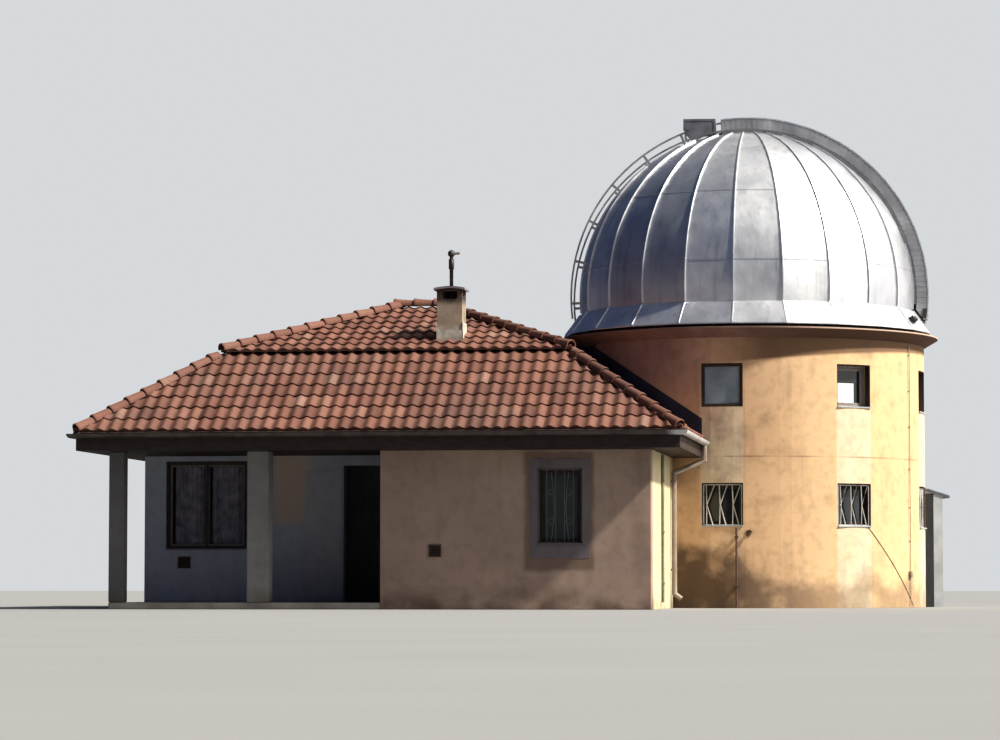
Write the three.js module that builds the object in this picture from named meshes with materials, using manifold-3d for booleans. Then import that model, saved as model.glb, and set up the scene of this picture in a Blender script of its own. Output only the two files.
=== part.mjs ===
────────────────────────────────────────
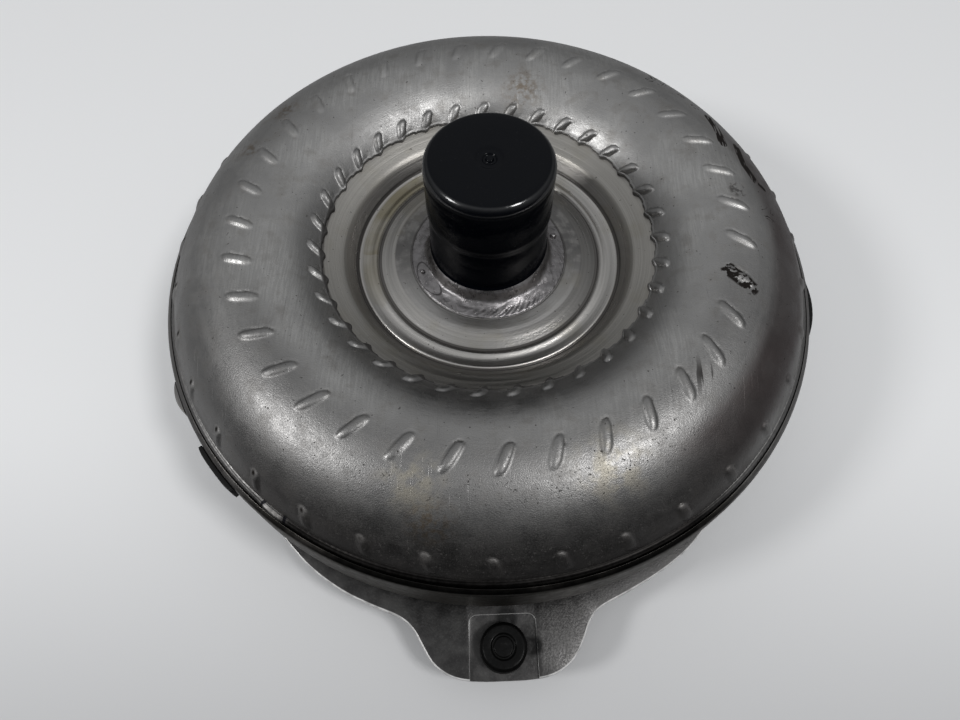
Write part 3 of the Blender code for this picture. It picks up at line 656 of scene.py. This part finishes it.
────────────────────────────────────────
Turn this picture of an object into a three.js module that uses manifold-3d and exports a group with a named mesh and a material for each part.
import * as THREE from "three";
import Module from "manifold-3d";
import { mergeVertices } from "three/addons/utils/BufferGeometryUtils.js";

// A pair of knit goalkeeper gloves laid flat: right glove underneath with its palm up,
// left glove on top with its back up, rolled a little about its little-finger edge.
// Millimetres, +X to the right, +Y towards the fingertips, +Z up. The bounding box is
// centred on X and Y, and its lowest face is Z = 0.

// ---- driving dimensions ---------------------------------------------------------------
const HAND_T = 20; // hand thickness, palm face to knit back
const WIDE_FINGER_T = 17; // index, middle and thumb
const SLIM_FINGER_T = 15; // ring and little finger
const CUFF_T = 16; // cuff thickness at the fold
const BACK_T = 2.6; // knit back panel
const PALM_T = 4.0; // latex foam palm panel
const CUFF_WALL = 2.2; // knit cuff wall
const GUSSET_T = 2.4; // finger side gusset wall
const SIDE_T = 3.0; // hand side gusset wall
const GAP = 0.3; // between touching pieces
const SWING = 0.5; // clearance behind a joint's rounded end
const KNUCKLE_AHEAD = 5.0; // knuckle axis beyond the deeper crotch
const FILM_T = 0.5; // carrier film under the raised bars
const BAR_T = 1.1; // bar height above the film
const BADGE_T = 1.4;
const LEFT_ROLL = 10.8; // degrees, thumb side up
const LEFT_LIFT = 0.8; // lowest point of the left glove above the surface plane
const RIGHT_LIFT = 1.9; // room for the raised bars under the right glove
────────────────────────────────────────
Write out, exactly as they stand, the lines from the one containing "Turn this picture" through the one containing "face is Z = 0.", both ends included.

**COMPLETE OUTPUT**
Turn this picture of an object into a three.js module that uses manifold-3d and exports a group with a named mesh and a material for each part.
import * as THREE from "three";
import Module from "manifold-3d";
import { mergeVertices } from "three/addons/utils/BufferGeometryUtils.js";

// A pair of knit goalkeeper gloves laid flat: right glove underneath with its palm up,
// left glove on top with its back up, rolled a little about its little-finger edge.
// Millimetres, +X to the right, +Y towards the fingertips, +Z up. The bounding box is
// centred on X and Y, and its lowest face is Z = 0.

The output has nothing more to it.